I received a question to one of my previous blogs on the 4 mental health states based on Dr Kutcher’s pyramid model and although I replied briefly, I promised that I would use the topic as a blog post. So, here it is…

The language we use matters

In our daily lives we often use expressions such as ‘I am feeling anxious’ or ‘I am feeling depressed’ or ‘feeling down’ in response to a challenging event. We also use words such as ‘he is mental’. This has a big impact on how we conceive mental health and mental disorders.

If we use the expression ‘anxiety’ as meaning ‘anxiety disorder’ or ‘depressed’ as meaning ‘clinical depression’ or ‘stress’ as meaning ‘chronic stress’, we create semantic confusion between a normal response to an external stressor and a mental disorder.
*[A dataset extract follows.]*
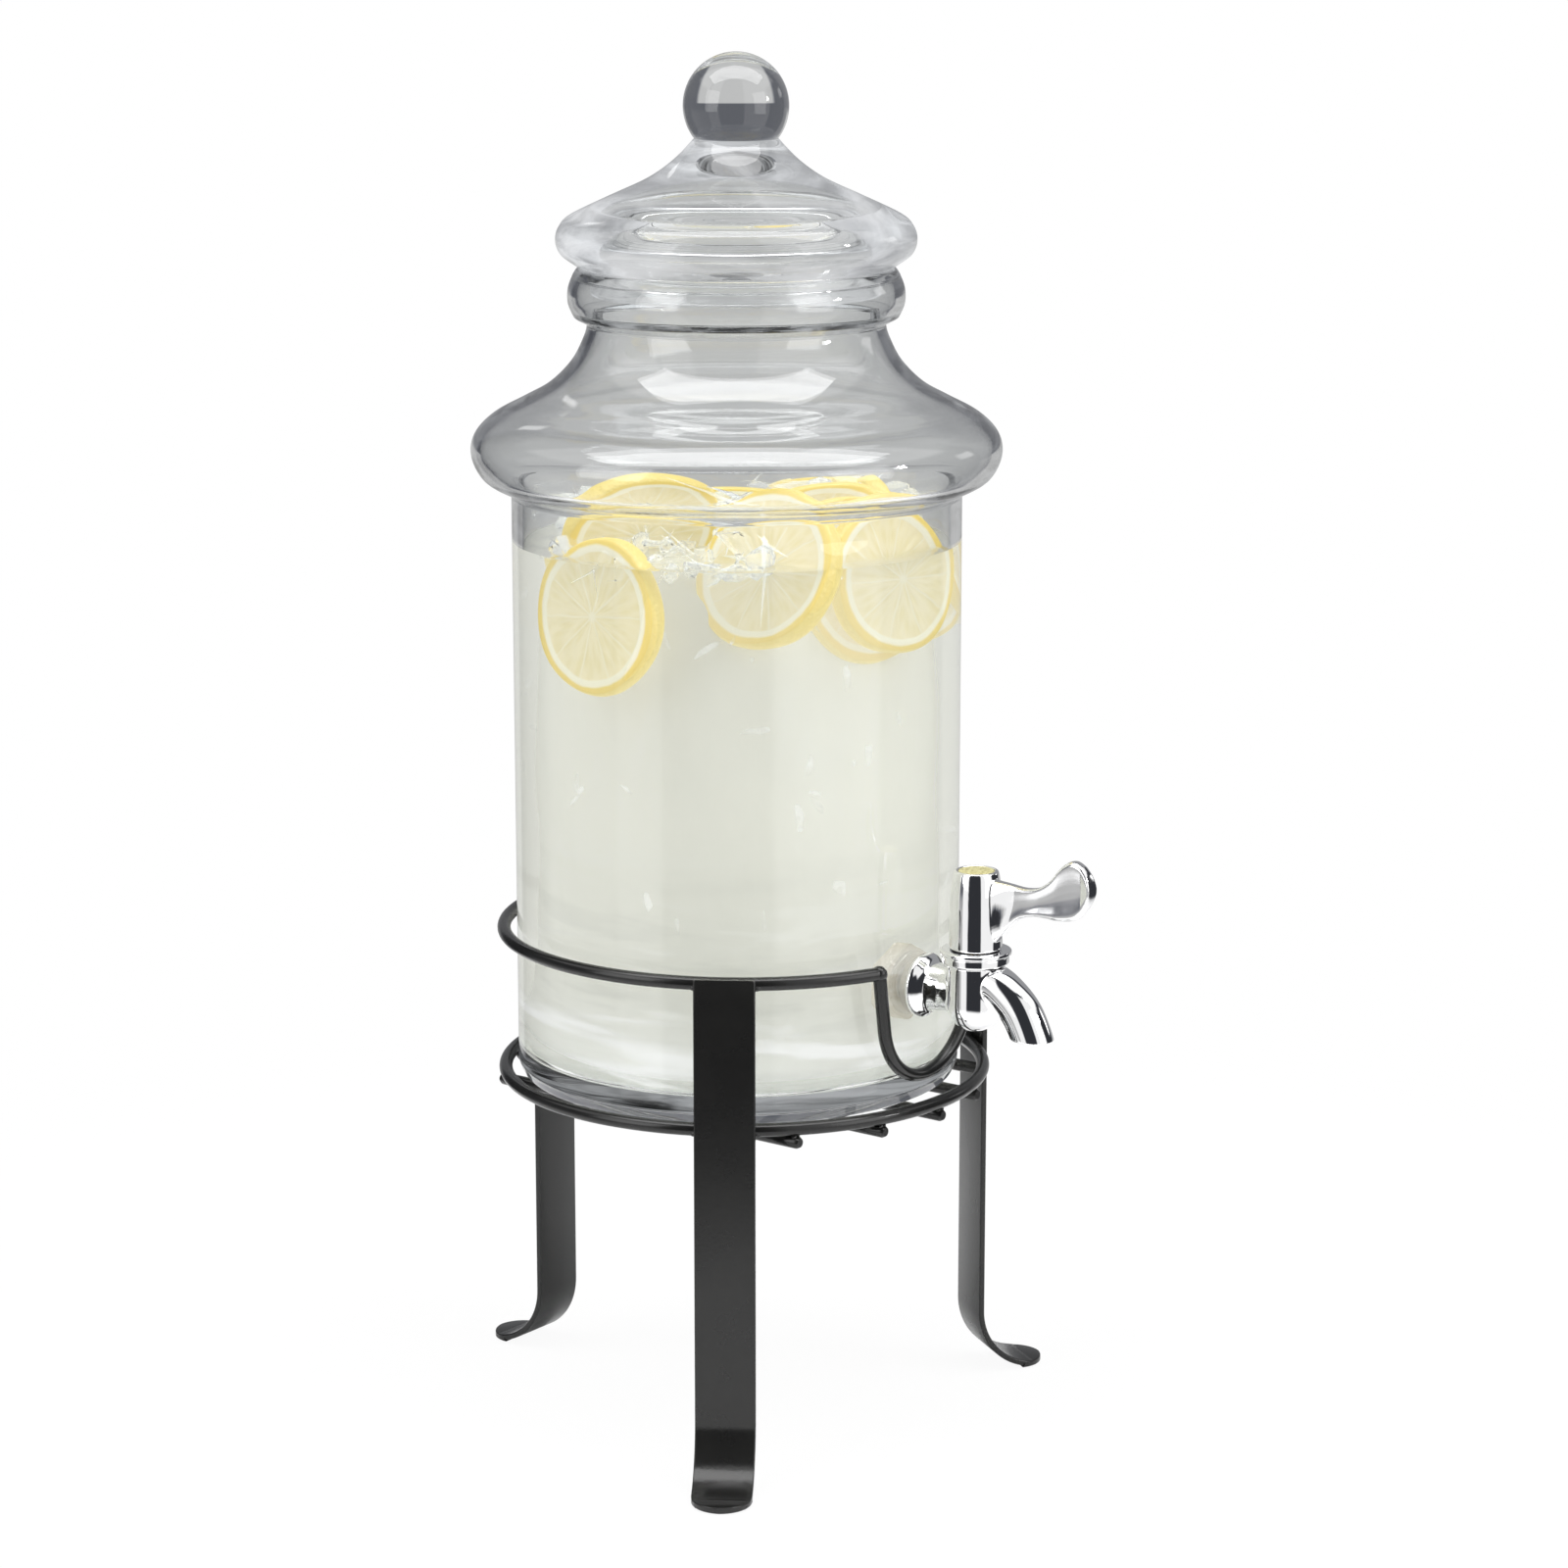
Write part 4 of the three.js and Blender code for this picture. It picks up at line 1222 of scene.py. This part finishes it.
def studio():
    """A pale studio: soft boxes left, right and overhead, dark between them, and a grey sweep behind."""
    bpy.context.scene.world = blank(bpy.data.worlds.new("studio"))
    way = add("TexCoord").outputs["Generated"]

    def along(line):
        node = add("VectorMath", {0: way, 1: tuple(line)}, operation="DOT_PRODUCT")
        return node.outputs["Value"]

    ahead, right, up = along(FORWARD), along(RIGHT), along((0, 0, 1))
    azimuth = times(calc("ARCTAN2", right, times(ahead, -1.0)), 180 / math.pi)
    elevation = times(calc("ARCSINE", up), 180 / math.pi)

    def band(value, low, high, edge):
        rise = spread(value, low - edge, low + edge)
        fall = spread(value, high - edge, high + edge, 1.0, 0.0)
        return times(rise, fall)

    def panel(az, el, strength, edge):
        shape = times(band(azimuth, *az, edge), band(elevation, *el, edge))
        return times(shape, strength)

    behind = calc("MAXIMUM", spread(azimuth, 126, 134), spread(azimuth, -154, -146, 1.0, 0.0))
    sweep = spread(elevation, -5, -3.4, 0.55, 0.34)
    front = spread(elevation, -84, -52, 0.75, 0.04)

    def mixed(share, low, high):
        return out("Mix", {0: share, 2: low, 3: high}, data_type="FLOAT")

    mirrored = mixed(behind, front, sweep)
    # each panel: azimuth and elevation in degrees, strength, softness of its edge
    for az, el, strength, edge in (
        ((-64, -38), (-70, 56), 1.0, 3.0),
        ((-116, -60), (-70, -5), 0.52, 8.0),
        ((-122, -56), (-70, 30), 0.15, 8.0),
        ((19, 78), (-70, 56), 1.0, 3.0),
        ((-118, -68), (30, 72), 1.2, 4.0),
        ((66, 118), (30, 72), 1.2, 4.0),
        ((-100, 100), (62, 91), 1.4, 3.0),
        ((-157, -152), (27, 34), 2.2, 1.5),
        ((113, 125), (8, 18), 2.0, 2.0),
    ):
        mirrored = calc("MAXIMUM", mirrored, panel(az, el, strength, edge))
    path = add("LightPath")
    solid = calc("LESS_THAN", path.outputs["Transmission Depth"], 2.5)
    span = calc("ABSOLUTE", azimuth, 0.0)
    table = times(spread(elevation, -5, -3.8, 1.0, 0.0), spread(span, 143, 149))
    dark = plus(spread(elevation, 26, 38, 0.13, 0.4), times(table, 0.42))
    thin = spread(elevation, -5, 2, 0.53, 0.42)
    solid = times(solid, spread(span, 92, 108))
    refracted = mixed(solid, thin, dark)
    for az, el, strength in (
        ((-112, -50), (6, 60), 0.7), ((28, 70), (4, 60), 0.7), ((-90, 90), (64, 91), 1.2),
    ):
        refracted = calc("MAXIMUM", refracted, panel(az, el, strength, 4.0))
    level = mixed(path.outputs["Is Transmission Ray"], mirrored, refracted)
    hue = blend_colour(spread(level, 0.05, 0.5), (0.82, 0.86, 1.0), (1.0, 1.0, 1.0))
    lit = out("Background", {"Color": hue, "Strength": level})
    white = out("Background", {"Color": (1, 1, 1), "Strength": 1.0})
    seen = add("LightPath").outputs["Is Camera Ray"]
    add("OutputWorld", {"Surface": over(seen, lit, white)})


def soft_box(name, towards_eye, aside, height, size, power):
    """A lamp aimed at the middle of the jar, placed as the camera sees it."""
    lamp = bpy.data.lights.new(name, "AREA")
    lamp.shape = "RECTANGLE"
    lamp.size, lamp.size_y = size
    lamp.energy = power
    made = placed(name, lamp)
    made.location = RIGHT * aside - FORWARD * towards_eye + Vector((0, 0, height))
    target = Vector((0, 0, 0.28))
    made.rotation_euler = (target - made.location).to_track_quat("-Z", "Y").to_euler()
    made.visible_camera = False


floor_disc()
studio()
soft_box("overhead", 0.25, 0, 1.9, (2.7, 0.9), 30)
soft_box("left_box", 0.9, -1.3, 0.78, (0.9, 1.2), 7)
soft_box("right_box", 0.9, 1.3, 0.68, (0.8, 1.2), 6)
soft_box("right_spark", 0.35, 1.3, 0.83, (0.1, 0.16), 2.5)

# the photo's camera, as fitted to the hoops and the silhouette
eye = bpy.data.cameras.new("eye")
eye.lens = 96.66
eye.sensor_width = 36
eye.clip_start = 0.05
eye.clip_end = 50
camera = placed("eye", eye)
camera.location = (-1.3255, -0.9947, 0.6199)
camera.rotation_euler = (math.radians(77.84), 0, -VIEW_TURN)
bpy.context.scene.camera = camera
bpy.context.scene.view_settings.view_transform = "Standard"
When young people are using the language, they are now confusing: ‘I am feeling upset because my grandmother died or I failed my exam with severe clinical depression’. Experts explain that in doing so we pathologize normal stress responses and regard or treat them as psychologically abnormal.
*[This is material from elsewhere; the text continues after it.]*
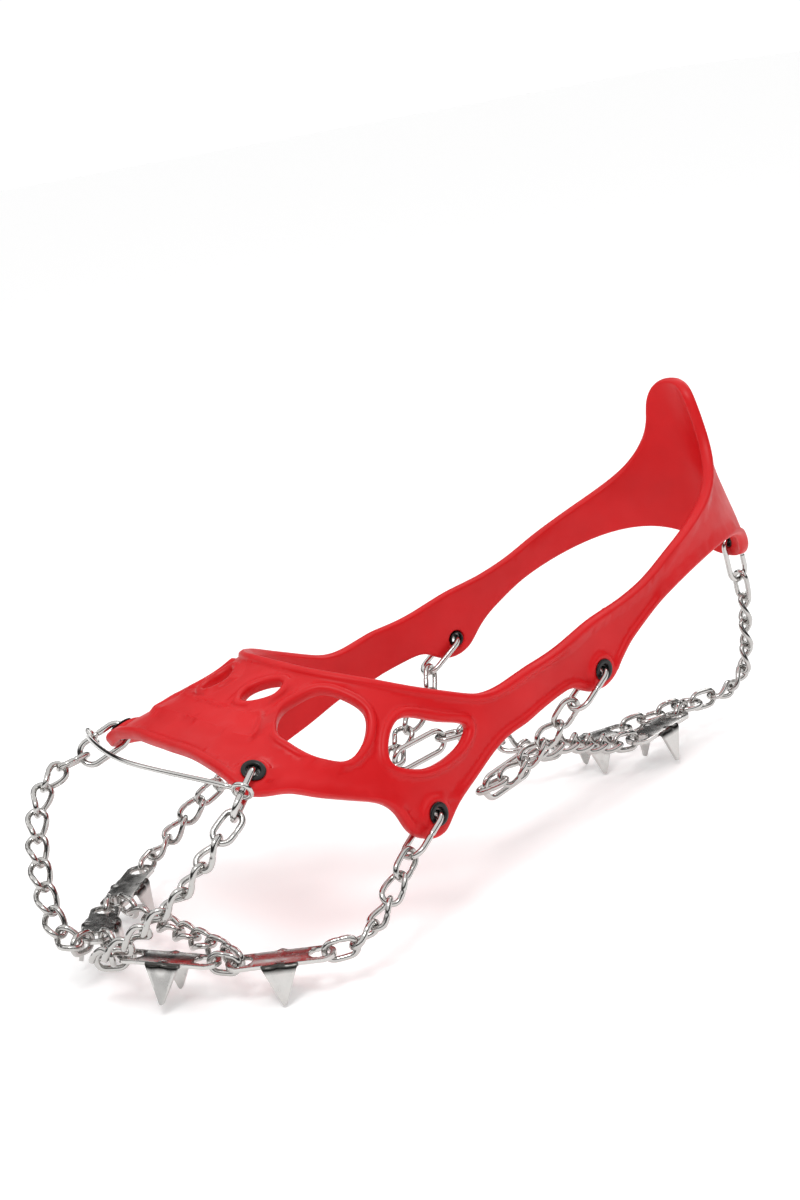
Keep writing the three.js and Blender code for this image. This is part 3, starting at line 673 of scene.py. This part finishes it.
# ---- swept wire ---------------------------------------------------------------------------
def tube(path, radius, closed, sides=12, radii=None):
    """A round wire along the path, in the path's own units."""
    path = np.asarray(path, float)
    n = len(path)
    if closed:
        tangents = np.roll(path, -1, 0) - np.roll(path, 1, 0)
    else:
        tangents = np.gradient(path, axis=0)
    tangents /= np.linalg.norm(tangents, axis=1, keepdims=True)
    side = unit(np.cross(tangents[0], (0.31, 0.27, 0.91)))
    frames = []
    for t in tangents:
        side = unit(side - t * side.dot(t))
        frames.append((side, np.cross(t, side)))
    twist = 0.0
    if closed:
        last = unit(side - tangents[0] * side.dot(tangents[0]))
        first, second = frames[0]
        twist = math.atan2(last.dot(second), last.dot(first))
    rings = []
    for k, (a, b) in enumerate(frames):
        turn = np.linspace(0, 2 * math.pi, sides, endpoint=False) - twist * k / n
        r = radius if radii is None else radii[k]
        rings.append(path[k] + r * (np.cos(turn)[:, None] * a + np.sin(turn)[:, None] * b))
    vertices = np.vstack(rings)
    faces = []
    for k in range(n if closed else n - 1):
        m = (k + 1) % n
        for s in range(sides):
            e = (s + 1) % sides
            faces.append((k * sides + s, k * sides + e, m * sides + e, m * sides + s))
    if not closed:
        faces.append(tuple(range(sides))[::-1])
        faces.append(tuple((n - 1) * sides + s for s in range(sides)))
    return vertices, faces


def merge(parts):
    vertices, faces, base = [], [], 0
    for v, f in parts:
        vertices.append(v)
        faces += [tuple(i + base for i in face) for face in f]
        base += len(v)
    return np.vstack(vertices), faces


def oval_path(end_radius, straight, twist=0.0, around=12, along=8, bulge=0.0):
    """The centreline of an oval ring in the XZ plane, long along X, twisted about X."""
    half = end_radius + straight / 2
    arc = np.linspace(-math.pi / 2, math.pi / 2, around + 1)
    right = np.stack([straight / 2 + end_radius * np.cos(arc), end_radius * np.sin(arc)], -1)
    xs = np.linspace(straight / 2, -straight / 2, along + 1)[1:-1]
    top = np.stack([xs, np.full(len(xs), end_radius)], -1)
    left = -right
    bottom = -top
    flat = np.vstack([right, top, left, bottom])
    flat[:, 1] *= 1 + bulge * (1 - (flat[:, 0] / half) ** 2)
    turn = (twist / 2) * np.sin(np.clip(flat[:, 0] / half, -1, 1) * math.pi / 2)
    return np.stack([flat[:, 0], -flat[:, 1] * np.sin(turn), flat[:, 1] * np.cos(turn)], -1)


def frame_at(origin, along, side):
    x = unit(along)
    y = unit(np.cross(side, x))
    z = np.cross(x, y)
    return lambda p: origin + p[:, :1] * x + p[:, 1:2] * y + p[:, 2:3] * z


RING_END, RING_LENGTH, RING_WIRE, RING_LIFT, RING_OFFSET = 3.9, 17, 1.0, 0.55, 0.2


def hang_ring(place, side):
    at, normal, target, flush = eyelet_at(place, side)
    middle = at - normal * THICKNESS / 2
    hang = target - middle
    hang = unit(hang - normal * flush * hang.dot(normal))
    out = unit(normal - hang * normal.dot(hang))
    top = middle + normal * RING_OFFSET - hang * RING_LIFT
    return {"skin": at, "normal": normal, "hang": hang, "out": out, "top": top,
            "across": np.cross(hang, out), "centre": top + hang * RING_LENGTH / 2}


def lowest(ring, turn):
    return (ring["top"] + ring["hang"] * (RING_LENGTH - RING_END * (1 - math.cos(turn)))
            + ring["out"] * RING_END * math.sin(turn))


def seamed(path, at, radius, width=0.35, depth=0.3):
    """Radii for a wire whose two ends meet at one point of the path, with a thin seam."""
    gap = np.linalg.norm(path - path[at], axis=1)
    return radius - depth * np.exp(-(gap / width) ** 2)


def add_ring(name, ring, body):
    path = oval_path(RING_END, RING_LENGTH - 2 * RING_END, 0, 20, 26)
    seam = int(np.argmin(np.abs(path[:, 0]) + np.where(path[:, 2] > 0, 0, 50)))
    v, f = tube(path, RING_WIRE, True, 16, seamed(path, seam, RING_WIRE))
    v = frame_at(ring["centre"], ring["hang"], ring["out"])(v)
    add_piece(name + "_wire", v * MM, f, WIRE, body, (name,))


def lathe(profile, place, count=40):
    """A profile of (radius, height) turned about the normal of place."""
    at, x, y, z = place
    turn = np.linspace(0, 2 * math.pi, count, endpoint=False)
    vertices, faces = [], []
    for r, h in profile:
        ring = at + np.outer(np.cos(turn) * r, x) + np.outer(np.sin(turn) * r, z) + y * h
        vertices.append(ring)
    n = len(profile)
    for k in range(n):
        m = (k + 1) % n
        for s in range(count):
            e = (s + 1) % count
            faces.append((k * count + s, k * count + e, m * count + e, m * count + s))
    return np.vstack(vertices), faces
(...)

The different forms of anxiety

There is a difference between the ‘normal’ anxiety people experience in response to everyday life. Anxiety is part of life in our modern society. I can think of many situations in life where it is judicious and appropriate to react with some anxiety. For example being worried about failure or losing something is normal.

However, there is a distinction between ‘normal anxiety’ and ‘anxiety disorders’ which can be more intense (such as panic attacks), will last longer (a feeling that lasts for several months or even longer instead of going away after a stressful situation has come and gone) and which may lead to phobias which then start having an impact in your life.
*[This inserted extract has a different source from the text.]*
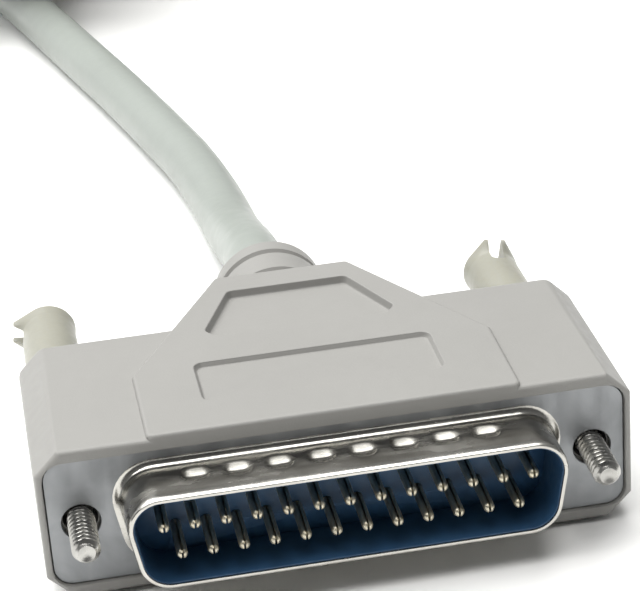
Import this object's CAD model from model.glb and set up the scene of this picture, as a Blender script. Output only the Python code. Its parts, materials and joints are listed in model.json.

Anxiety can appear in different forms and at different levels of anxiety. It may express itself as an uneasiness all the way to a panic attack and some variants in between where we might  for example develop disproportionate apprehensions about driving on the motorway which then turns into a phobia when we avoid the situation and refuse to drive on motorways anymore.

What can be done to help?

As mentioned in a previous post, mental health literacy is the key (for everyone). Students also need life skills to bridge the gap when they transition from primary to secondary school and then from secondary school to higher education.

Instead of teaching to decrease the stress response, we need to teach everyone to focus on finding solutions to their problem. We need to teach that when we feel a ‘normal’ stress response, it is not ‘stress’ which really means ‘chronic stress’.  Every negative emotion or state is not a trigger for a pathology. And equally, denial of needed treatment for a mental disorder by labelling the difficulties being experienced as a problem and thus not requiring mental health care when it does.

We need to teach and encourage to solve problems using methods which are positive and lead to good outcomes.

One of the most effective ways to reduce our stress response is to seek out help and support from other people. When we gain a deep understanding of mental health, it leads to comprehension and a sympathetic awareness or tolerance (as defined by the Oxford Dictionary) – Understanding of mental health and mental health states (which include mental health disorder and illness) is vital and so is being outward focused so that we can start improving the quality of our social relationships.